Todos esses artistas e todos esses longas aqui citados devem ganhar mais destaque comercial nas salas de projeção até o início de março, inclusive com apoio de grandes festivais do Velho Mundo. Roterdã, que começa no dia 30, vai projetar "O Brutalista" e "Ainda Estou Aqui" em sessões de gala. Já "Um Completo Desconhecido" ganha vitrine na Berlinale, que começa no próximo dia 13. No streaming, a Netflix já saliva pela inclusão de "Emilia Pérez" em seu menu, ansiosa pelos feitos de Jacques Audiard em nossos cinemas, no comecinho de fevereiro.

Atração de abertura do Festival do Rio, em outubro, "Emilia Pérez" nasceu para as telas no Festival de Cannes, em maio, e, depois, vendeu 1.067.268 tíquetes em seu país. Na Croisette, na disputa pela Palma de Ouro, Audiard ganhou o Prêmio do Júri pela saga (cantada em espanhol) de um chefão do tráfico do México, chamado Manitas, que transiciona e assume identidade feminina, renascendo como Emilia.

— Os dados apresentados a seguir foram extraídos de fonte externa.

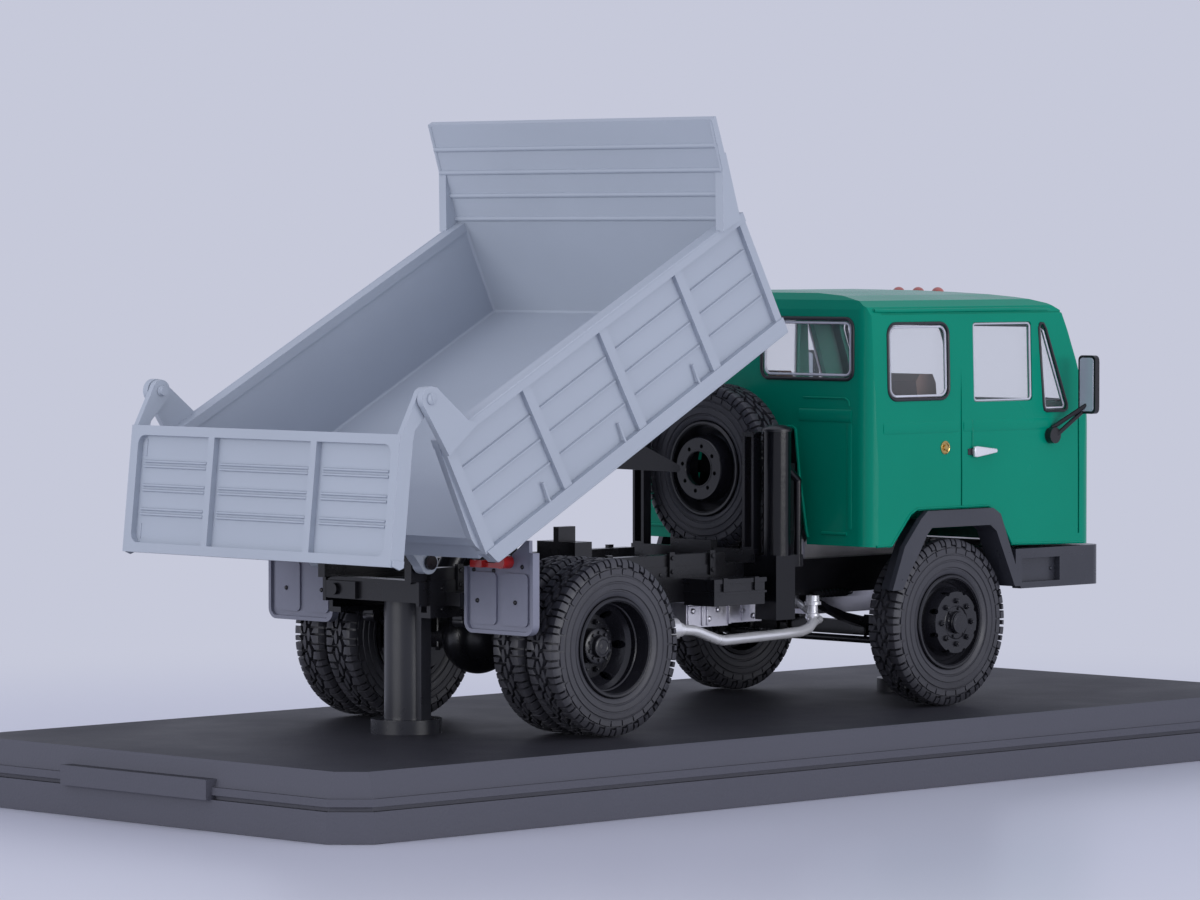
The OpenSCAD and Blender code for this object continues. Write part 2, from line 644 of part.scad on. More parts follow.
module dashboard() {
    color([0.10, 0.10, 0.11])
    translate([2.3, 0, 0]) union() {
        slab_y(-cab_half + 1.5, cab_half - 1.5) polygon([[88.6, 34.0], [93.4, 30.82], [94.4, 33.0], [93.4, 38.6], [92.3, 40.2], [90.6, 40.4]]);
        // steering column and wheel on the left
        bar([89.5, 12.5, 36.6], [84.6, 12.5, 41.9], 0.45);
        translate([84.4, 12.5, 42.1]) rotate([0, -43, 0]) rotate_extrude($fn = 48) translate([4.2, 0]) circle(r = 0.32, $fn = 16);
        translate([84.4, 12.5, 42.1]) rotate([0, -43, 0]) translate([-4.2, -0.35, -0.25]) cube([8.4, 0.7, 0.5]);
        box(88.0, 94.0, -2, 2, 30.82, 34.6);
    }
}

// ---------- arches, bumper and front ----------
module wheel_arch() {
    // black flare with its inner liner
    w = wheelbase;
    difference() {
        slab_y(-cab_half - 0.6, -20.4) polygon([
            [w - 13.5, 17.0], [w - 11.0, 23.0], [w - 7.6, 26.8], [w - 6.2, 27.9], [w + 7.7, 27.9], [w + 9.3, 27.0], [w + 13.9, 16.5],
            [w + 12.4, 16.5], [w + 8.4, 24.6], [w + 7.1, 25.5], [w - 5.3, 25.5], [w - 6.3, 24.6], [w - 7.7, 22.4], [w - 9.6, 19.8], [w - 11.4, 17.0]]);
        slab_y(-cab_half + 0.3, -10) polygon([
            [w - 15.2, 15], [w - 12.7, 23.8], [w - 7.7, 27.5], [w - 6.2, 28.0], [w + 7.7, 28.0], [w + 9.8, 27.2], [w + 13.5, 19.8], [w + 15, 15],
            [w + 13.3, 15], [w + 8.8, 25.7], [w + 7.3, 26.7], [w - 5.8, 26.7], [w - 7.3, 25.6], [w - 9.0, 22.9], [w - 12.2, 16.2]]);
    }
}
module wheel_arch_right() { color([0.07, 0.07, 0.08]) wheel_arch(); }
module wheel_arch_left() { color([0.07, 0.07, 0.08]) mirror([0, 1, 0]) wheel_arch(); }

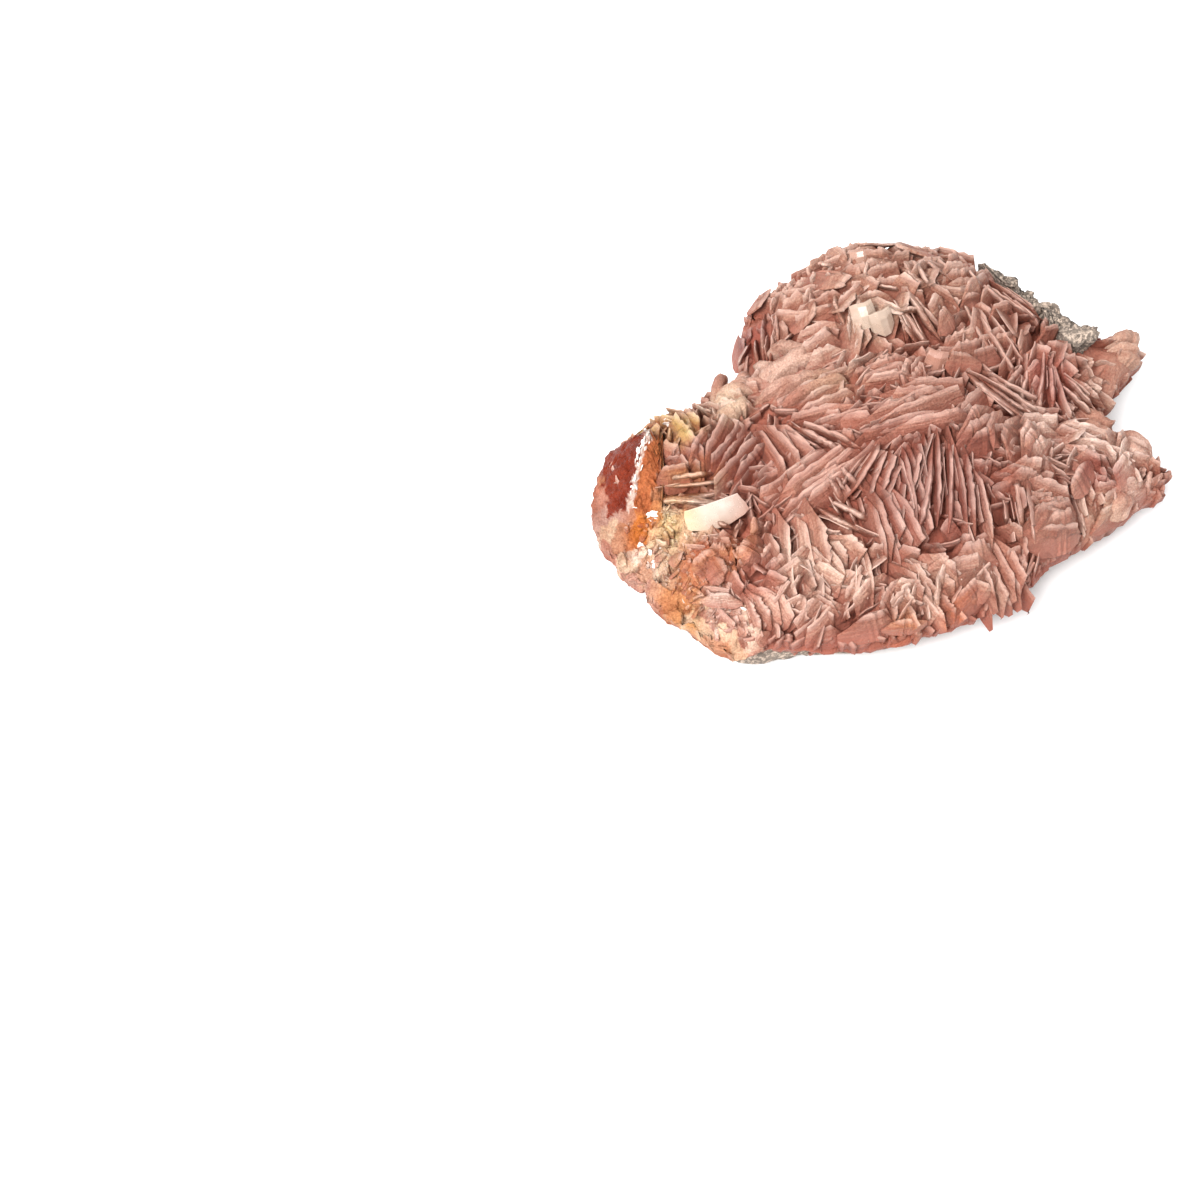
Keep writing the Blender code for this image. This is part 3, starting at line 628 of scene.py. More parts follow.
def paint(data, colours=None, below=None):
    """Store the zones' colour and gloss and the depth under the crests, which the materials use to paint
    shade into the crevices.
    """
    places = points_of(data)
    if colours is None:
        colours = zone_colours(places)
    tones = np.ones((len(places), 4))
    tones[:, :3] = colours[:, :3]
    zone = data.attributes.new("zone", "FLOAT_COLOR", "POINT")
    zone.data.foreach_set("color", tones.ravel())
    if below is None:
        below = crest_height(places[:, 0], places[:, 1]) - places[:, 2]
    fill_values(data, "depth", "FLOAT", np.clip(below / STAND, 0.0, 2.0))
    fill_values(data, "gloss", "FLOAT", colours[:, 3])


def fill_values(data, name, kind, values):
    """Store one value for each point of a mesh."""
    layer = data.attributes.new(name, kind, "POINT")
    layer.data.foreach_set("value" if kind in ("FLOAT", "INT") else "vector", np.array(values).ravel())


# Node trees

def put(tree, kind, inputs=None, **settings):
    """Add a node. Each of its inputs is given a value, or the socket that feeds it."""
    made = tree.nodes.new(kind)
    for name, value in settings.items():
        setattr(made, name, value)
    for name, value in (inputs or {}).items():
        if isinstance(value, bpy.types.NodeSocket):
            tree.links.new(value, made.inputs[name])
        else:
            made.inputs[name].default_value = value
    return made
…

O papel é da espanhola Karla Sofía Gascón, que saiu de Cannes com um prêmio coletivo de atuação feminina compartilhado com Adriana Paz, Selena Gomez e Zoe Saldaña. Essa última abocanhou o Globo de Ouro Atriz Coadjuvante. O filme ganhou ainda o Globo de Melhor Canção ("El Mal"). Karla e Audiard passaram pelo Brasil esta semana. Resta saber o quanto de dor de cabeça vão trazer para "Ainda Estou Aqui".